Bob Callahan
- Callahan, 1946

No. 23
- Positions: Center, linebacker

Personal information
- Born: September 26, 1923 St. Louis, Missouri, U.S.
- Died: March 10, 2011 (aged 87) Laguna Woods, California, U.S.
- Listed height: 6 ft 0 in (1.83 m)
- Listed weight: 205 lb (93 kg)

Career information
- High school: Beaumont (St. Louis)
- College: Missouri (1942); Michigan (1945-1946);
- NFL draft: 1947: 31st round, 289th overall pick

Career history
- Buffalo Bills (1948);

Career AAFC statistics
- Games played: 7
- Stats at Pro Football Reference

= Bob Callahan (American football) =

American football player (1923-2011)

Robert Francis Callahan (September 26, 1923 – March 10, 2011) was an American football player. He was born in St. Louis, Missouri and attended Beaumont High School where he was the captain of the football and basketball teams. He played college football as a center for the University of Missouri in 1942, but his education was interrupted by two years in the United States Marine Corps during World War II. After being discharged from the Marines, Callahan played football as a tackle and center for the University of Michigan in 1945 and 1946.
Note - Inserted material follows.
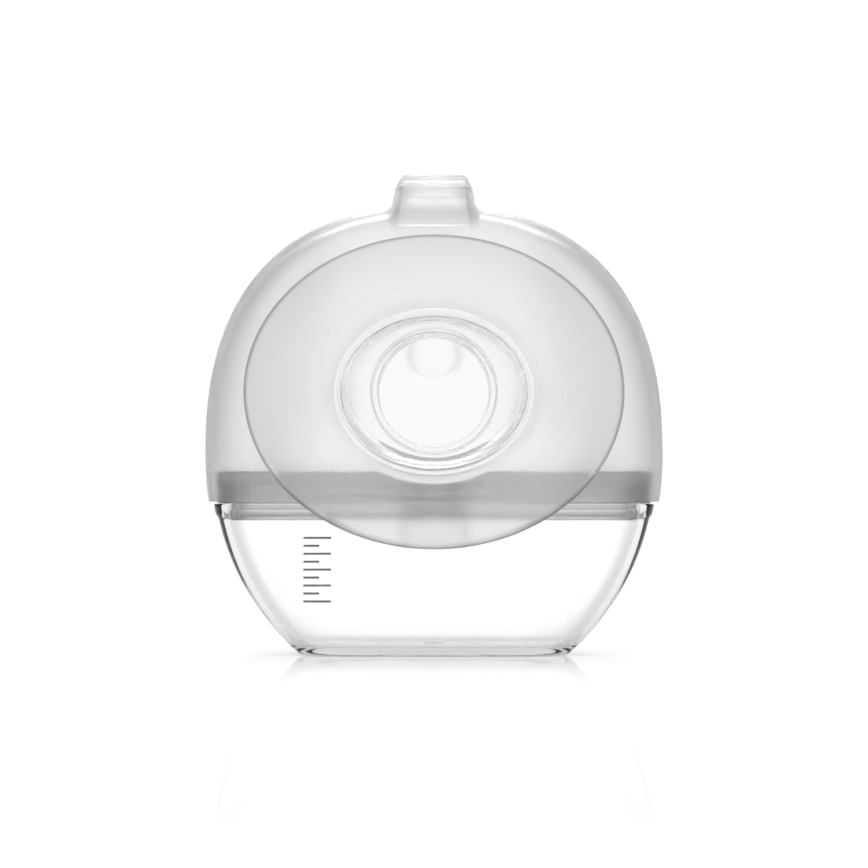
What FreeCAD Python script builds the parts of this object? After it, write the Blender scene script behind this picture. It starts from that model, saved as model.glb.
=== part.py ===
# Hands-free silicone breast pump: a clear milk container, a rigid lid with a duckbill valve, a squeeze
# dome with a pour spout, and a breast shield held in the dome's back wall by a rigid frame.
# Millimetres. +Z is up, -Y is the wearer's side, and the origin is the centre of the container's base.
import FreeCAD, Part

import math
import os

# Dome, measured outside
DOME_HALF_WIDTH = 55.7
DOME_REAR = 17.4
DOME_FRONT = 34.5
CREST_Z = 108.6
WAIST_Z = 48.6
BELLY_Z = 68.0
SKIRT_Z = 37.4
SKIRT_TUCK = 0.8
BELLY_TUCK = 7.4
DOME_WALL = 2.4
SKIRT_WALL = 1.8
SIDE_RISE = 2.37
SIDE_SPREAD = 2.56
REAR_RISE = 6.0
FRONT_RISE = 2.2
REAR_SQUARENESS = 4.5
FRONT_SQUARENESS = 2.5
LOFT_STOP_DEG = 84.5

# Container, measured outside
BASE_HALF_DEPTH = 15.0
SIDE_ARC_RADIUS = 61.1
SIDE_ARC_X = -7.1
SIDE_ARC_Z = 46.6
CUP_FRONT = 25.0
CUP_REAR = 15.4
CUP_WALL = 2.4
FLOOR = 2.2
BASE_ROUND = 1.2
LIP_Z = 36.9
LIP_HEIGHT = 2.6
LIP_REACH = 0.5

# Rigid lid between the container and the dome
LID_TOP_Z = 44.8
LID_GAP = 0.05
NEST_GAP = 0.15
LID_RIM = 2.2
PLATE_Z = 39.6
PLATE = 1.8
SEAT_Z = 38.2
SPIGOT_Z = 32.9
SPIGOT_WALL = 2.0
SPIGOT_GAP = 0.35
BEAD_Z = 40.2
BEAD_HALF = 0.6
BEAD_DEPTH = 0.6
GROOVE_LOW_Z = 34.0
GROOVE_HIGH_Z = 35.6
GROOVE_DEPTH = 0.9
RIB_X = 39.8
RIB_HALF_WIDTH = 0.6
RIB_PROUD = 0.2

# Drain boss and duckbill valve
DRAIN_Y = 4.0
DRAIN_BORE = 5.5
BOSS_RADIUS = 7.0
BOSS_END_Z = 33.6
DISH_RADIUS = 13.0
DISH_DEPTH = 1.1
VALVE_WALL = 1.5
VALVE_SHOULDER_Z = 33.0
VALVE_TIP_Z = 26.0
VALVE_TIP_HALF_WIDTH = 7.8
VALVE_TIP_HALF_DEPTH = 1.1
VALVE_TIP_SQUARENESS = 4.0
VALVE_THROAT_WALL = 0.9
VALVE_SLIT = 0.3
VALVE_SLIT_HALF_LENGTH = 6.0
VALVE_ROLL_RADIUS = 0.7
VALVE_ROLL_DROP = 1.05

# Breast shield: an elliptical bell, a neck with a flat floor, and a straight tunnel through that floor
SHIELD_Z = 63.3
TUNNEL_Z = 64.1
SHIELD_HALF_WIDTH = 45.0
SHIELD_HALF_HEIGHT = 37.2
SHIELD_RIM_Y = -30.0
TUNNEL_MOUTH_Y = -12.8
TUNNEL_END_Y = 8.0
TUNNEL_RADIUS = 13.5
SHIELD_WALL = 1.5
NECK_HALF_WIDTH = 21.0
NECK_HALF_HEIGHT = 16.8
NECK_FLOOR_Y = -12.0
NECK_END_Y = -19.0
NECK_ROUND = 3.0
NECK_WIDTH_DRAFT = 2.4
NECK_HEIGHT_DRAFT = 0.4
BELL_POWER = 1.5

# Frame that clamps the edge of the dome's back wall
FRAME_HALF_WIDTH = 22.9
FRAME_HALF_HEIGHT = 18.7
FRAME_WEB = 1.2
FRAME_FLANGE = 1.9
FRAME_REAR_Y = -18.7
FRAME_FRONT_Y = -13.6
FRAME_FLANGE_THICKNESS = 1.15

# Press pad in the dome's front wall
PRESS_Z = 66.0
PRESS_RADIUS = 12.0
PRESS_GAP = 0.3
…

In January 1947, Callahan announced that he was leaving school and hoped to play professional football. He was drafted by the Chicago Cardinals in the 31st round (289th overall pick) of the 1947 NFL draft. He opted instead to sign with the Brooklyn Dodgers in April 1947, but he did not appear in any games. In 1948, he signed with the Buffalo Bills in the All-America Football Conference (AAFC). He appeared in seven games as a center and linebacker for the Bills during the 1948 AAFC season. Callahan died in March 2011. His last listed residence was in Orange County, California.